How come you ended up as a d-man? Your brothers both play forwards.
"Well... I don't know, really. I switched positions on a regular basis between forward and D when I was younger. But it came to a point, while I was playing U16 hockey I think. It kind of happened organically. I felt...It was more fun playing there and looking at players like Erik Karlsson, a very offensive minded D-man, I felt that was fitting to me. So I became a defensman." he says as if it was the most natural thing in the world.
And it does look natural. No matter who he plays with - during the season he's been playing with Vojtech Mozik, Jonathon Blum and Sebastian Erixon - he always seem to know when to push forward, when to make the other team scramble. When to wreack havoc.
"It is part of my style of play to find spaces and to jump in on the attack. When you get the puck and you see the other team being out of sync - maybe they've done a line change or so - that kind of presents an opportunity" he says with the hint of a laugh. "I guess that's it. I trust my instinct. But I do want to be an attacking D-man. I know how hard it is to face opponents where the D joins the rush and how difficult it is to defend when they come in as a second, or third, wave of attack." he says.
He continues: "We kind of help eachother out. If my partner goes forward on one shift, I try to cover for him. Then, maybe in the next shift, I go forward."
With three goals and four assists, including some nifty primary assists, Johansson has already exceeded his goal total from last season (2) and he is on his way to beat his point total from last year as well (13). And he is somewhat satisified with his play so far:
"I think it's gone pretty well. I've taken some strides from last season and that was my goal entering this season" he says. And the numbers show that coach Johan Pennerborn has confidence in the 19-year-old, who is now averaging 15:59 minutes of ice time per game, compared to 12:56 minutes last season.

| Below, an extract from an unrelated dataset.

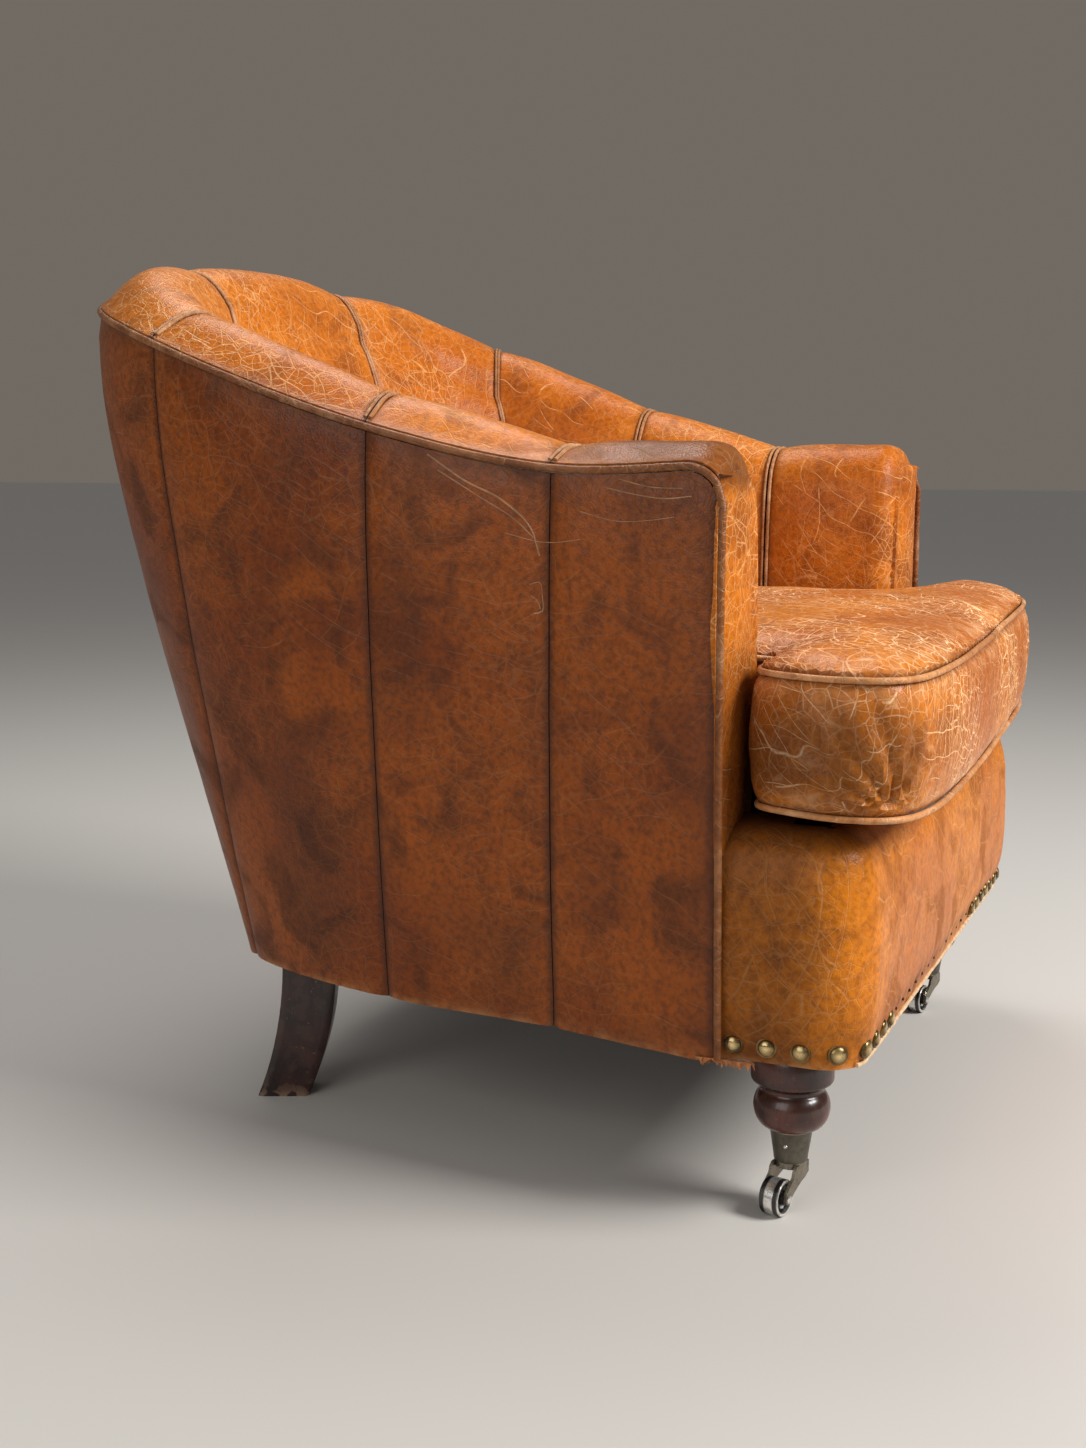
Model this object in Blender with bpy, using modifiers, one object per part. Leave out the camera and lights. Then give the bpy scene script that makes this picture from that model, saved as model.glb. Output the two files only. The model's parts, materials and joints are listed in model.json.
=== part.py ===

Albert Johansson is one of quite a few Swedes drafted by the Detroit Red Wings over the last few years. And while the NHL might be looming on the horizon, Johansson sits firm in Karlstad for the time being.
"I don't think about it that much. Sure, I keep in touch with them but my focus is on Färjestad. This is where I play and I want to do my best for the team. Whatever happens in a year, in two years, I don't know. I try to live my life here and now." he says.
Our talk is nearing the end but there's one more question to be asked. With all the ice time and exposure comes the media.
What's that like, having to talk to all the media?
"I don't mind it. I guess that's part of hockey to do an interview here and there."
Favorite Movie:"Oh, I'm no movie guy. But if I had to choose, I'd say the Beck movies. I like crime movies."
TV Show: "I don't have a favorite, really. The last one I watched was 'Top Dog'. It was really good.'
Music Genre: "I listen to everything, except maybe heavy metal."
Meal: "Pasta, pesto chili."
NHL Team: "I'd be stupid if I said something other than the Detroit Red Wings, right? Hahaha!"